Search the material for "from" and show all lines that contain it.

--- start MATERIAL PROVIDED ---

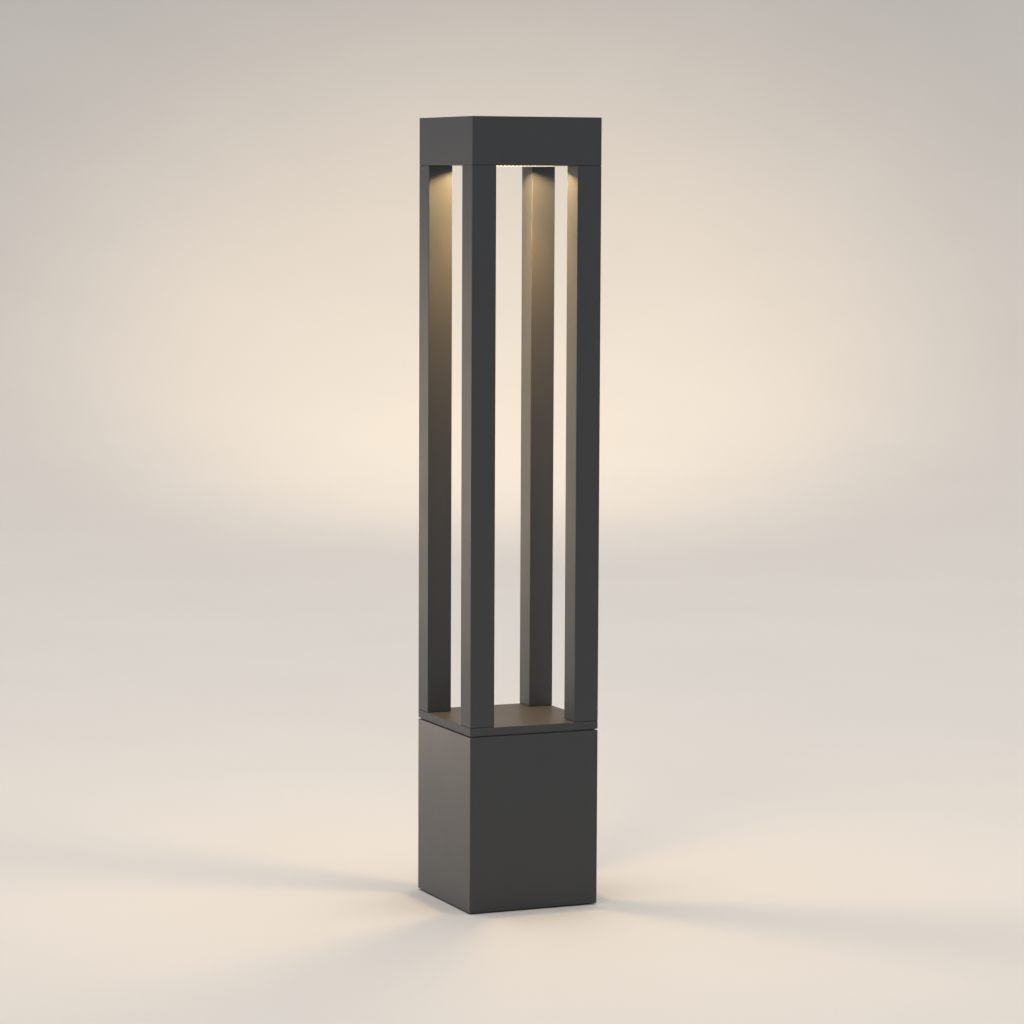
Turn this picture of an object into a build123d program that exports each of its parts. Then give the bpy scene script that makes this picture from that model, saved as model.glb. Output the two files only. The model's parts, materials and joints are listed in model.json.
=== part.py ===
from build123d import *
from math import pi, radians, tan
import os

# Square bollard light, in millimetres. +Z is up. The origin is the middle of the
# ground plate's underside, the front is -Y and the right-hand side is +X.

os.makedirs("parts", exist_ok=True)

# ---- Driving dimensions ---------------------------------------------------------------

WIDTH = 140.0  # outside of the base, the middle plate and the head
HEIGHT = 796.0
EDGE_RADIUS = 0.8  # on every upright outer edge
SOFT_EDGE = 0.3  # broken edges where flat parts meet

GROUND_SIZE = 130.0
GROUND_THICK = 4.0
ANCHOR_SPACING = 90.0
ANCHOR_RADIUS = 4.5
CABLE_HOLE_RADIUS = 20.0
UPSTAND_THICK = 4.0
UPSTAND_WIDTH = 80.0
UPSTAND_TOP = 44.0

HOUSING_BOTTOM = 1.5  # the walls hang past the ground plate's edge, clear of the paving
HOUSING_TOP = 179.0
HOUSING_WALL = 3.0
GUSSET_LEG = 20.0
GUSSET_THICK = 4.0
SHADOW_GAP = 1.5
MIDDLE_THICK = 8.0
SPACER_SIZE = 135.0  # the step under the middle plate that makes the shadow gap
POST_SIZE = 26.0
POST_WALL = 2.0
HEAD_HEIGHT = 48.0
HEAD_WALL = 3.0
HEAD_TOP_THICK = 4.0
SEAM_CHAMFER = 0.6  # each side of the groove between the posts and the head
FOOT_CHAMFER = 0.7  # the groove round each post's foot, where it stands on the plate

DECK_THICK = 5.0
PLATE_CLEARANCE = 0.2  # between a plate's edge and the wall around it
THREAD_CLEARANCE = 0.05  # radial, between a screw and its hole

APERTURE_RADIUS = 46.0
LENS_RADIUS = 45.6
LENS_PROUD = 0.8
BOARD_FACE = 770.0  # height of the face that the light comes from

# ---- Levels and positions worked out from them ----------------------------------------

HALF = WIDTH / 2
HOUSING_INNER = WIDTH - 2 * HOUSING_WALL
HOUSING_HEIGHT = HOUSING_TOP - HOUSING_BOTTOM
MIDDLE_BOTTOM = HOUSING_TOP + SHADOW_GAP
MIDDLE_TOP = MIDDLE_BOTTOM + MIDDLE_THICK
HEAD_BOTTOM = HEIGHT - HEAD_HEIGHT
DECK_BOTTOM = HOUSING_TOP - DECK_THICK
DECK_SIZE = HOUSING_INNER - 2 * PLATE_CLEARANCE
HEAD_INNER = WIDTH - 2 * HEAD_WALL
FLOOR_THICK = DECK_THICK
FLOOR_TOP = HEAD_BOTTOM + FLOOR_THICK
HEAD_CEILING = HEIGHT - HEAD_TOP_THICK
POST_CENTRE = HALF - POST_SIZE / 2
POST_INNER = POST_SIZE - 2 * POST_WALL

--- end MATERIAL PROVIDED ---

RESPONSE TO THIS EXERCISE:
Turn this picture of an object into a build123d program that exports each of its parts. Then give the bpy scene script that makes this picture from that model, saved as model.glb. Output the two files only. The model's parts, materials and joints are listed in model.json.
from build123d import *
from math import pi, radians, tan
BOARD_FACE = 770.0  # height of the face that the light comes from
# ---- Levels and positions worked out from them ----------------------------------------